**Challenge**
Take the data below and write out exactly the lines from the one with "cad_parts[node].hide_render = cad_parts[node].hide_viewport" through the one with "imported = [obj"; omit every other line.

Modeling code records
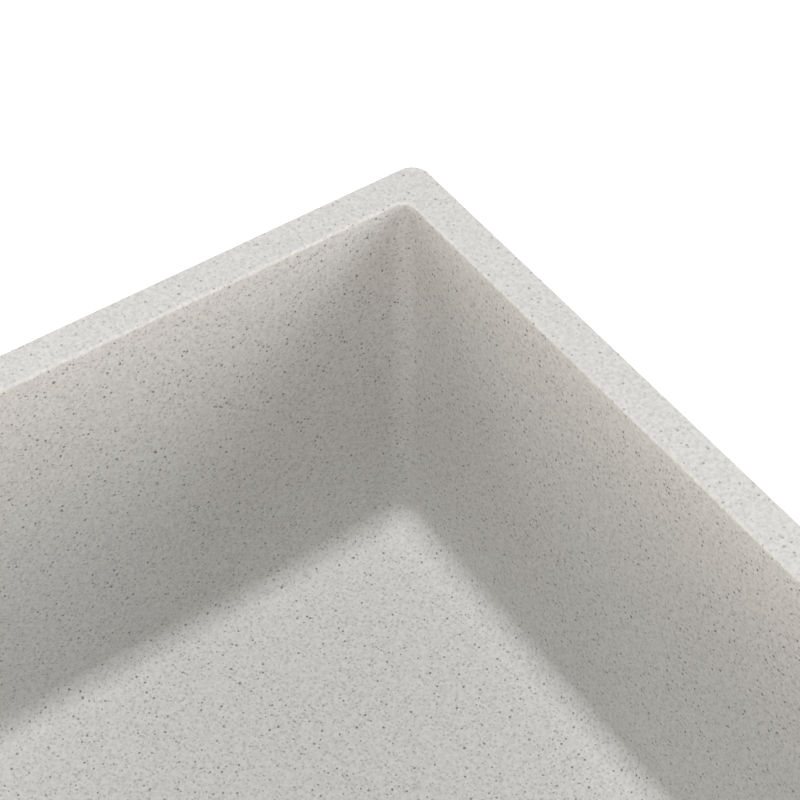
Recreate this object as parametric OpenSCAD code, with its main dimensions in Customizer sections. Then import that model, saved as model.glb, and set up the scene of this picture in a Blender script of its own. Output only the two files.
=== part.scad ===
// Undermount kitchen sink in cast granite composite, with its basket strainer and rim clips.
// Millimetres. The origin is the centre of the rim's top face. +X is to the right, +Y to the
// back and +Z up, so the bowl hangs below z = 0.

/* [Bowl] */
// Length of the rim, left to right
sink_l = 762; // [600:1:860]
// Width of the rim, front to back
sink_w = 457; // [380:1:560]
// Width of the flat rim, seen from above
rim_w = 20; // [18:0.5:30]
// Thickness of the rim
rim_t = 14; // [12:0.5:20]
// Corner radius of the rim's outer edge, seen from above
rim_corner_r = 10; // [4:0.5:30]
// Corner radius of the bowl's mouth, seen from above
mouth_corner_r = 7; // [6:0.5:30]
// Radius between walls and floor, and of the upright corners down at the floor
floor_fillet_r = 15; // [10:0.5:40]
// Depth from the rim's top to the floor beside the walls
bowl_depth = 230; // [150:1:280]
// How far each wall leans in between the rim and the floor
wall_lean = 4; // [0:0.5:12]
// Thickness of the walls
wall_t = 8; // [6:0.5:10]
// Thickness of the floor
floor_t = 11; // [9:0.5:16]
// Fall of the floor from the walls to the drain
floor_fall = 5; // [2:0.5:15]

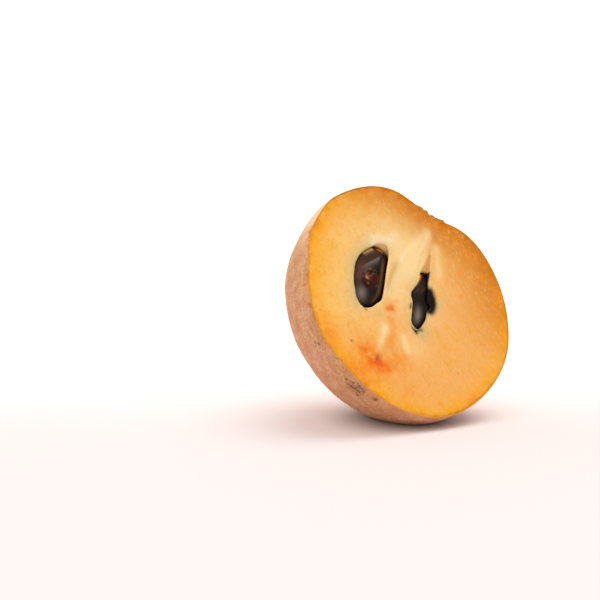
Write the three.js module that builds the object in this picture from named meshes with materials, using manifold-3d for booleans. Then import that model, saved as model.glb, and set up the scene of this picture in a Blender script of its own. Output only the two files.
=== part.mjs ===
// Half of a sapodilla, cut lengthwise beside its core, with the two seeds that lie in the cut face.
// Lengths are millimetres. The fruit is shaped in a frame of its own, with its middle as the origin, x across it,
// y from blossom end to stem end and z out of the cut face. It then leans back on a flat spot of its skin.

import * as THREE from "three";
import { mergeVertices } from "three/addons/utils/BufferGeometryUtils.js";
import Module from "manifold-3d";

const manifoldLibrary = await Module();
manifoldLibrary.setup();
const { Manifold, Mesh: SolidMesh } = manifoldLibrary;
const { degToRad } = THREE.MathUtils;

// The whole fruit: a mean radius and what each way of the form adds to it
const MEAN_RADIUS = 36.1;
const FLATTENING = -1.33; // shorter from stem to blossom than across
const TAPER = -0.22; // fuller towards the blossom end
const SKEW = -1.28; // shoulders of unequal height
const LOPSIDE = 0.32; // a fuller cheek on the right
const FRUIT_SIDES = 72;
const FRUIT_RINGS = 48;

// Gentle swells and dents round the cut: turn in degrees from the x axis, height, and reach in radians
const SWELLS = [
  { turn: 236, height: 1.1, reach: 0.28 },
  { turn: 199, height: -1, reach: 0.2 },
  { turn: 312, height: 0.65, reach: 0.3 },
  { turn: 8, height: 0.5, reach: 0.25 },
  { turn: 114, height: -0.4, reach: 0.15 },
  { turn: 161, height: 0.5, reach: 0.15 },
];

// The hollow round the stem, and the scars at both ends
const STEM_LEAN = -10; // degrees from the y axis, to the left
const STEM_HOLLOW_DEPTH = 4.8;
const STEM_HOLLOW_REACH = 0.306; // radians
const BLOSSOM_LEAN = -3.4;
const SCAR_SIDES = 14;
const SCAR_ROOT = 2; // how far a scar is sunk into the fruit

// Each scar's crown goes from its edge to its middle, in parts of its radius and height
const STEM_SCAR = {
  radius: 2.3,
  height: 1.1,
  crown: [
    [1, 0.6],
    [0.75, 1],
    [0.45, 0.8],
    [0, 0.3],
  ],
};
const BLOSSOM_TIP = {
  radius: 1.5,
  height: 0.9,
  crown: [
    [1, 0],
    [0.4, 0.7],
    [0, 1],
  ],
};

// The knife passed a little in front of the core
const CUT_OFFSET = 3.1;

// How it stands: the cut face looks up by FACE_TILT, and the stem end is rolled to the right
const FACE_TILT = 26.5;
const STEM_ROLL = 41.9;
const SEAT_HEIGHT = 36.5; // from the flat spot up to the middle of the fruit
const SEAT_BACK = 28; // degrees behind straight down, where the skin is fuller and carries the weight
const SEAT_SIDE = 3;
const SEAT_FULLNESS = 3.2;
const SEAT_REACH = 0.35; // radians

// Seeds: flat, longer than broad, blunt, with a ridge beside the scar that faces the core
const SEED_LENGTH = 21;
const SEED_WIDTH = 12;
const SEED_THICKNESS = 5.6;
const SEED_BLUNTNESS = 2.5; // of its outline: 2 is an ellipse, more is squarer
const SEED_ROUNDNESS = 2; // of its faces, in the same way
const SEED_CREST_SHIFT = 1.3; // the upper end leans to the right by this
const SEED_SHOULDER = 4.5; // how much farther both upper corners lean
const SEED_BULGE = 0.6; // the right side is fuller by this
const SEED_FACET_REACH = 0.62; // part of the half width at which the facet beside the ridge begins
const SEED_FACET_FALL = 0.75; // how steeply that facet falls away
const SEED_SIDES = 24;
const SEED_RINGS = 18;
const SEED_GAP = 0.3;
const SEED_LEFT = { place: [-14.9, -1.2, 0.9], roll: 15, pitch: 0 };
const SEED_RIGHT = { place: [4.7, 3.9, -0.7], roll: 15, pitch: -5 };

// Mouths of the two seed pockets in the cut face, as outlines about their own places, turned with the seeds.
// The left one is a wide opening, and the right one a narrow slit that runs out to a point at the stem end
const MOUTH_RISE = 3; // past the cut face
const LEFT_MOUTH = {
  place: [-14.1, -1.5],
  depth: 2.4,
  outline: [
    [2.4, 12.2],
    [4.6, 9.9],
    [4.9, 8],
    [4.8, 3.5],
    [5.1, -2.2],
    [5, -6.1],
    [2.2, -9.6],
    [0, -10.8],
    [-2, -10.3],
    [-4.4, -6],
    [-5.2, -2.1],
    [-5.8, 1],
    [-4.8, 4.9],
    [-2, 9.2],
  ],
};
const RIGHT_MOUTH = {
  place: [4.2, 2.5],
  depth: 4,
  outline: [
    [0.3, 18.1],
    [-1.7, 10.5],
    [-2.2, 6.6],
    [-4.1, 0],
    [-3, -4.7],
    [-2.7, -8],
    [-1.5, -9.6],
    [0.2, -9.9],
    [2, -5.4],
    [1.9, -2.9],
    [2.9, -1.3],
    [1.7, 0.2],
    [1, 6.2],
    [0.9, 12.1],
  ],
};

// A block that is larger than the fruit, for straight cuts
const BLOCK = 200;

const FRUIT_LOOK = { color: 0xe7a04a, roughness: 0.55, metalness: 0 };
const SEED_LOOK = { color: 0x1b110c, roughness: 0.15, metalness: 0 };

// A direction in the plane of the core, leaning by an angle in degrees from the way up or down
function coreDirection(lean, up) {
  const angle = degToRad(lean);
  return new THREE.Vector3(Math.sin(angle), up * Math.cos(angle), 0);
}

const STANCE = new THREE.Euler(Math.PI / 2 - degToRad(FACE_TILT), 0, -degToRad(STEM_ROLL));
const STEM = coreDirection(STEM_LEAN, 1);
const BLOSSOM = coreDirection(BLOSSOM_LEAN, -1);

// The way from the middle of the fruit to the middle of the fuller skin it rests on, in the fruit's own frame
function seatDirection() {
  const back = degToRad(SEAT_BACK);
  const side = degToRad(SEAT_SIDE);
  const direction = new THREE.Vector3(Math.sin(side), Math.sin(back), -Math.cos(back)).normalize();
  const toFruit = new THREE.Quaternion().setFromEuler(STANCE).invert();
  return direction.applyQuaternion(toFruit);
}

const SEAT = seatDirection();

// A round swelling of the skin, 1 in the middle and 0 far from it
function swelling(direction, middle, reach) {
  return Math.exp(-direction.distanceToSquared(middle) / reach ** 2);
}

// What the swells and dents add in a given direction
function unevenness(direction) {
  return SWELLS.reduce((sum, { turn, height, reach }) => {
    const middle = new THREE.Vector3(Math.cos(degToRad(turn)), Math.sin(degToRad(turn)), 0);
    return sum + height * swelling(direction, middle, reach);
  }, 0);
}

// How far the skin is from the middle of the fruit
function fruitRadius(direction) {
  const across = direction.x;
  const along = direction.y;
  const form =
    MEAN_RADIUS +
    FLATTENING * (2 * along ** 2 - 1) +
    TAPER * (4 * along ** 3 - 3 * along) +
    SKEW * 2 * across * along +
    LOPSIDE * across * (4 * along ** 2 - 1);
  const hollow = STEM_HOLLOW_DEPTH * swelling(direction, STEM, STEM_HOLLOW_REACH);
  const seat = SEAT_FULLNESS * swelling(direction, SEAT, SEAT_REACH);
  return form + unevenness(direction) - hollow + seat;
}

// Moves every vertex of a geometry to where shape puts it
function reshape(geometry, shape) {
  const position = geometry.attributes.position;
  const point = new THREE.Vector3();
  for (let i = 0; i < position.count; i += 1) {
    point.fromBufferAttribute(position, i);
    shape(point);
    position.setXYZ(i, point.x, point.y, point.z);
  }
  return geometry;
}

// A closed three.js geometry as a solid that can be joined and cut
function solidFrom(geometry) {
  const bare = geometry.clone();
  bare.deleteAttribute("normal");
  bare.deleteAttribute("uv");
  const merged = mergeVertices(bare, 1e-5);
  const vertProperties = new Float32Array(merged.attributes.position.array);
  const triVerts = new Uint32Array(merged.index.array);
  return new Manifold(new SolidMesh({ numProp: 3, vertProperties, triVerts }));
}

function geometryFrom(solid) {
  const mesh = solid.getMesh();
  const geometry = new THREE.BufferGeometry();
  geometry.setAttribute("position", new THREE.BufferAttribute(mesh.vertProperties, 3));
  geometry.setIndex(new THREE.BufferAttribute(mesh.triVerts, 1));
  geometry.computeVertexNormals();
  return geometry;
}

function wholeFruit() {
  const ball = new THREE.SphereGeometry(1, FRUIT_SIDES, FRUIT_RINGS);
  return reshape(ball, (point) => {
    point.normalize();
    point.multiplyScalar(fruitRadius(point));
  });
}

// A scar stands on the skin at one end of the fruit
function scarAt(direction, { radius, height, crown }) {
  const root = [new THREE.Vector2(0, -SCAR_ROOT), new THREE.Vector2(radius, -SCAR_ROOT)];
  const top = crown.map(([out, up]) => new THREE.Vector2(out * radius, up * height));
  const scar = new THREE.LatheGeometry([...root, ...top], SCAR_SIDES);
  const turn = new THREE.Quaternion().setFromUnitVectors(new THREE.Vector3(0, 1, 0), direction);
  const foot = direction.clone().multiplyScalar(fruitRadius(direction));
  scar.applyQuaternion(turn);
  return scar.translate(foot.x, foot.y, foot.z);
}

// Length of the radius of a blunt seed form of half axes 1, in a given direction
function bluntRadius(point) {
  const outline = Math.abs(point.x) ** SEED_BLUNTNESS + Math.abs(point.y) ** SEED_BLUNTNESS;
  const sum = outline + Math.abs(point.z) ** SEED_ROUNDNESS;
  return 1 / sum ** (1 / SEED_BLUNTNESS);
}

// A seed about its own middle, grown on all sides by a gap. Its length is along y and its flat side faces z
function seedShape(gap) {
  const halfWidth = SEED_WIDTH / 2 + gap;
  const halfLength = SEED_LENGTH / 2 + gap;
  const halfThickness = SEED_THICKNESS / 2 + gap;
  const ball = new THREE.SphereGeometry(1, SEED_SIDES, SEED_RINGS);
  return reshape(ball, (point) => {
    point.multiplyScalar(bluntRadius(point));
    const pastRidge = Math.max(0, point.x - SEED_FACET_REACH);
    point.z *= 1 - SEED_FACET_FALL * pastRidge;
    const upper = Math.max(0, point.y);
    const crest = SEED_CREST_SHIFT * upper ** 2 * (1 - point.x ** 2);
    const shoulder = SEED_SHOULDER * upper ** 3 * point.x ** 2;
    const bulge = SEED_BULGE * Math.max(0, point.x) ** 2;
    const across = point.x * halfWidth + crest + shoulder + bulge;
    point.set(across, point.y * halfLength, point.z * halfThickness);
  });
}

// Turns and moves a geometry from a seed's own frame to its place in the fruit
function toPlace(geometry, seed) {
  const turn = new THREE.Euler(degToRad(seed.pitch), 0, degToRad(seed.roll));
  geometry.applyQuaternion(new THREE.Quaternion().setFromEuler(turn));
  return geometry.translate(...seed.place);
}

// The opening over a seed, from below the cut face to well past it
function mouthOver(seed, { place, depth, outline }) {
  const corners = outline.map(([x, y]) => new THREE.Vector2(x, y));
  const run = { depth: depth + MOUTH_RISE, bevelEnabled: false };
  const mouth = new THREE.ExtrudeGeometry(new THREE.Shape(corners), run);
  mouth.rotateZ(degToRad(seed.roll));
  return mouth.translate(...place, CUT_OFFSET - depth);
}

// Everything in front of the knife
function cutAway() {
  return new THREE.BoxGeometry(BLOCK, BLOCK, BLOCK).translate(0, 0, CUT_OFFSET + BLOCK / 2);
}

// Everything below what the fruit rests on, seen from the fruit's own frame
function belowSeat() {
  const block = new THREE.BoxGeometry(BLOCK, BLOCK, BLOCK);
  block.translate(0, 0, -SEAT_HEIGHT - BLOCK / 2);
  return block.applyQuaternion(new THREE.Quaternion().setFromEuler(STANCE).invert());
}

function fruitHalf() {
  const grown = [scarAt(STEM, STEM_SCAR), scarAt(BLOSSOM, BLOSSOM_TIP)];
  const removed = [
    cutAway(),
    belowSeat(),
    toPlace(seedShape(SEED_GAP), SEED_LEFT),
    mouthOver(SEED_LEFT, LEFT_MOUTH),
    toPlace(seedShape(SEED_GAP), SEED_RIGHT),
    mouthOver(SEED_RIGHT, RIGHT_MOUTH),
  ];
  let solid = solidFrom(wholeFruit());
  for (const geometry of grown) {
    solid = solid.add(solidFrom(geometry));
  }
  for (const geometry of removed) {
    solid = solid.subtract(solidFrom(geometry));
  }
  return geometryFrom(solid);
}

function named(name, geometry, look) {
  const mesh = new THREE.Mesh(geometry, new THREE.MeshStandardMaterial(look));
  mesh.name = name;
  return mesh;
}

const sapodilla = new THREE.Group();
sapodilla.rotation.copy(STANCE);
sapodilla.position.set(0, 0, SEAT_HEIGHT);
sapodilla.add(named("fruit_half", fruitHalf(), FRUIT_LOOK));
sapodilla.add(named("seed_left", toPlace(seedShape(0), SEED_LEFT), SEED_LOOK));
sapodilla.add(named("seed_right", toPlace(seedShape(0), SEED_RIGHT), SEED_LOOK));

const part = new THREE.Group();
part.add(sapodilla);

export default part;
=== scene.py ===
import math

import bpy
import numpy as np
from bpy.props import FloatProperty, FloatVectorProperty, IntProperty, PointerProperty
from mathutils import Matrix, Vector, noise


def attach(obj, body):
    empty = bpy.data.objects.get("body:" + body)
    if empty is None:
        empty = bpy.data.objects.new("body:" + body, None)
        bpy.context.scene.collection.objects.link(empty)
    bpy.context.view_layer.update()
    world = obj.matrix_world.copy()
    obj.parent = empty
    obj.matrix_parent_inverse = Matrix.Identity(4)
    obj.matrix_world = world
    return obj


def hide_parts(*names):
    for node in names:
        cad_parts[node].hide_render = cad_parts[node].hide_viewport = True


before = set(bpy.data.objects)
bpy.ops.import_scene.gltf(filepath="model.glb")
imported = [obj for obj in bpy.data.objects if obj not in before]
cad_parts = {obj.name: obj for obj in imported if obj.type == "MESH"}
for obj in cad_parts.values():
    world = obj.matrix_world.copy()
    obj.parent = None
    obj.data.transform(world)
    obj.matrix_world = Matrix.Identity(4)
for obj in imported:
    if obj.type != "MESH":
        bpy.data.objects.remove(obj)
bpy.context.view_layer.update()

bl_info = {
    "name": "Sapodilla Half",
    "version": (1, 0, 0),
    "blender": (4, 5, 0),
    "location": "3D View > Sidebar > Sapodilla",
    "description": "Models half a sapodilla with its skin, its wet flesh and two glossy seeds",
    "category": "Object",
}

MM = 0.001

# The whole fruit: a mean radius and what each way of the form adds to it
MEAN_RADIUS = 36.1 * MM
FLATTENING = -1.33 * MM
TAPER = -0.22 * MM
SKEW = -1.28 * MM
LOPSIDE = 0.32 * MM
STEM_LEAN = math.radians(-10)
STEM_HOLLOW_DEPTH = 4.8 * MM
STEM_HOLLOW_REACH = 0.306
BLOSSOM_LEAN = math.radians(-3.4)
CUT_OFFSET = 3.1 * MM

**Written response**
        cad_parts[node].hide_render = cad_parts[node].hide_viewport = True


before = set(bpy.data.objects)
bpy.ops.import_scene.gltf(filepath="model.glb")
imported = [obj for obj in bpy.data.objects if obj not in before]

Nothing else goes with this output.